As we know, more of those Irish emigrants ended up in the United States than anywhere else, and New England – especially in Boston and other cities – got a disproportionate share. Well, what did those Irish people find as they came off the boat? A country run by the same people they so hated back across the pond: English people! I suspect that to the average Irish immigrant of the 19th century, and probably later, there wasn’t much evident difference between Englishmen and New England Yankees. Back in the now long-gone days when the Yankees still ran the states they had founded and settled, it was no doubt entirely natural for Irishmen to transfer their resentments from one variety of Englishman to another. If it’s a stretch to say that the totally Irish-dominated American Catholic Church of the time fostered those resentments, it’s not much of one. And the Republican Party back then was the Yankees’ party; no wonder the Irish were monolithically Democratic in their political allegiance.

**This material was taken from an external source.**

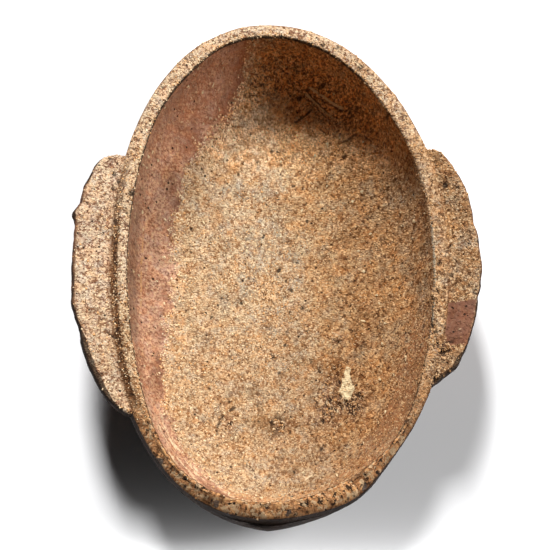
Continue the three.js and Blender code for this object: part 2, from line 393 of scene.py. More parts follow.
# Marks on the clay. Places are X and Y in mm on the dish's plan.
marks = {
    # where the smooth bare strip on the left inner wall ends: distance in from the mouth along Y
    "stripPlaces": (-60, -57, -55, -48, -37, -25, -14, 0, 22, 33, 46, 54, 58, 61),
    "stripWidths": (0, 2.6, 3.4, 4.4, 5.4, 6.8, 8.8, 10.6, 10.6, 10.2, 10.4, 11.4, 10.0, 7.0),
    # bare patch on the right ear: near and far end along Y, slant, and where it starts outward
    "patch": {"near": -20.3, "far": -8.6, "from": 43.4, "slant": 0.16},
    # groove beside the left ear: how far out from the mouth's edge, half width, depth
    "groove": (3.3, 0.95, 1.0),
    # single holes: x, y, radius, depth
    "holes": ((-34.4, 19.3, 0.75, 0.9), (44.3, 21.7, 0.75, 0.7), (-38.6, 24.6, 0.6, 0.5),
              (-38.9, 20.8, 0.55, 0.5), (-37.6, 22.8, 0.5, 0.4), (41.9, -6.2, 0.7, 0.5),
              (42.6, 1.0, 0.6, 0.5), (10.0, 20.2, 0.5, 0.4), (-17.0, 34.0, 0.5, 0.4),
              (19.6, 37.0, 0.6, 0.5), (9.0, 29.2, 0.5, 0.4), (14.3, 59.0, 0.6, 0.4),
              (40.6, -14.8, 0.8, 0.6), (16.2, 14.0, 0.4, 0.35), (-20.0, 12.0, 0.4, 0.35),
              (14.9, -28.4, 0.65, 0.6), (18.0, -28.5, 0.7, 0.6), (19.5, -27.8, 0.5, 0.4),
              (23.1, -26.4, 0.5, 0.5), (22.0, -28.6, 0.5, 0.4), (15.9, -31.8, 0.5, 0.4),
              (13.7, -33.0, 0.5, 0.4), (18.0, -22.4, 0.35, 0.3), (12.8, -19.4, 0.4, 0.5),
              (21.0, 46.8, 0.5, 0.4), (18.7, 47.9, 0.4, 0.3), (13.9, 53.6, 0.6, 0.3),
              (8.0, 51.8, 0.7, 0.15), (23.7, 52.8, 0.7, 0.5), (30.9, 41.2, 0.6, 0.4),
              (-29.0, -39.6, 0.45, 0.4)),
    # soft brown smears on the floor: x, y, half width, half height, strength
    "smears": ((1.0, -33.2, 6.0, 2.6, 0.6), (-12.2, -33.0, 1.4, 3.6, 0.6), (-6.0, -37.0, 4.5, 2.2, 0.4),
               (17.0, -21.0, 3.6, 6.5, 0.8), (10.8, -17.8, 2.4, 1.6, 0.7), (7.5, 24.5, 5.0, 3.4, 0.4),
               (25.0, -8.0, 5.0, 8.0, 0.5), (24.0, 18.0, 6.0, 9.0, 0.5), (-14.0, 20.0, 1.4, 5.0, 0.5),
               (9.0, -44.0, 7.0, 3.0, 0.35)),
    # raised light crumbs and curls: from x, y to x, y, half width
    "curls": ((16.3, -23.9, 15.8, -26.8, 0.36), (14.7, -27.2, 15.9, -29.6, 0.42),
              (12.4, -25.6, 11.8, -27.4, 0.24), (17.0, -10.6, 17.5, -11.2, 0.6),
              (18.2, -11.9, 18.8, -12.6, 0.42), (17.2, -15.7, 17.8, -15.8, 0.4),
              (18.4, -16.0, 18.8, -16.4, 0.36), (13.2, -27.9, 13.8, -28.0, 0.5),
              (18.8, -29.6, 19.4, -29.8, 0.42), (19.3, -30.8, 19.7, -31.1, 0.5),
              (12.2, -18.4, 13.6, -18.6, 0.3), (13.9, -19.2, 13.6, -20.4, 0.3),
              (11.5, -31.0, 11.7, -32.2, 0.28), (15.8, -30.6, 18.0, -30.4, 0.2)),
    # long marks: from x, y to x, y, half width, height above the clay, darkness (below 0 is light)
    "lines": ((10.4, 54.0, 19.4, 47.8, 0.24, 0.12, -1.2), (12.6, 51.6, 20.4, 47.0, 0.12, -0.2, 0.9),
              (9.5, 52.9, 17.0, 46.2, 0.20, 0.1, -1.2), (9.5, 53.4, 16.0, 47.6, 0.14, -0.2, 0.9),
              (9.0, 52.5, 16.4, 45.8, 0.12, -0.2, 0.8), (21.2, 54.8, 23.8, 52.6, 0.16, -0.1, -1.0),
              (13.1, 44.8, 15.4, 42.8, 0.14, -0.2, 0.8), (26.2, 38.6, 28.0, 36.8, 0.14, -0.1, -0.8),
              (6.5, 46.3, 11.8, 49.4, 0.24, -0.45, 1.0), (18.9, 40.6, 23.4, 41.9, 0.3, -0.3, 0.9),
              (24.6, 41.0, 27.0, 38.8, 0.18, -0.2, 0.9), (41.0, -16.4, 42.4, -21.2, 0.34, -0.6, 1.0),
              (41.8, -19.4, 46.2, -19.0, 0.34, -0.5, 1.0), (-6.0, -43.8, -3.4, -46.6, 0.16, -0.2, 0.8),
              (-40.3, -16.4, -36.8, -18.6, 0.24, -0.7, 1.0), (9.0, -49.6, 11.4, -47.8, 0.2, 0.3, -1.0),
              (8.6, -48.0, 10.0, -49.2, 0.14, 0.25, -1.0), (-1.6, -51.5, -4.4, -48.2, 0.13, -0.15, 0.7)),
    # arcs where the near floor turns up: from x, y over x, y to x, y, half width, height, darkness
    "arcs": ((-12.8, -36.4, -12.0, -32.6, -8.5, -29.2, 0.42, -0.35, 0.8),
             (-9.0, -30.3, -3.0, -31.6, 2.0, -31.0, 1.0, 0.3, 0.25),
             (3.0, -31.0, 9.0, -33.6, 15.0, -31.0, 1.0, 0.3, 0.3),
             (0.8, -33.4, 2.6, -32.2, 4.0, -34.2, 0.4, 0.35, 0.5),
             (0.8, -33.4, 2.4, -35.8, 4.0, -34.2, 0.4, 0.35, 0.5)),
    # smoked patches on the lip: x, y, radius
    "smoked": ((23.2, -56.4, 1.5), (24.6, -54.9, 1.1), (21.6, -57.6, 0.9), (32.6, -46.8, 0.6),
               (-26.6, -49.2, 0.9), (-12.5, -60.2, 0.9), (5.0, -62.6, 0.7)),
    # lime lump: x, y, radius of its lobes
    "lime": ((20.3, -19.4, 0.75), (20.1, -20.8, 0.95), (20.3, -22.3, 1.15), (20.4, -23.9, 1.55),
             (19.7, -25.2, 1.75), (20.2, -26.6, 1.15)),
    # rough crumbled places: x, y, radius, strength
    "crumbs": ((16.6, -29.0, 4.6, 1.0), (20.5, -29.5, 3.4, 1.0), (13.6, -32.2, 3.2, 0.8),
               (17.6, -23.6, 2.4, 0.7), (23.4, -26.8, 2.0, 0.8), (1.6, -15.6, 2.0, 0.9),
               (10.3, -8.6, 1.5, 0.8), (4.8, -13.6, 1.2, 0.8), (17.6, -11.0, 1.6, 0.8),
               (40.8, -6.6, 2.6, 0.8), (44.0, -20.6, 2.6, 1.0), (41.0, -19.0, 2.2, 1.0),
               (2.3, -34.6, 2.4, 0.6), (-9.6, -33.5, 2.6, 0.5), (24.8, -33.0, 2.4, 0.5)),
    "pitCount": 160,
    "seed": 11,
}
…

None of that history excuses the current uselessness of many New England Catholic bishops – still disproportionately Irish in extraction, although the Mediterraneans have made inroads – but it does make it easier to understand. Now I just wish these Irish-Americans would grow up, so to speak.
Laura writes:
Yes, I am Irish and I don’t take offense. Your experience in London confirms my own personal observations although much of what I have seen seems to work on a less obvious, half-repressed level. I don’t think Obama would have won so handily, certainly not among Catholics, without this dynamic.
There were a couple of discussions, here and here, on the Irish in America at VFR last year. While I don’t agree with those who said America would have been better off without the Irish, I strongly agree that their resentment of the English was a significant factor in the advance of liberalism.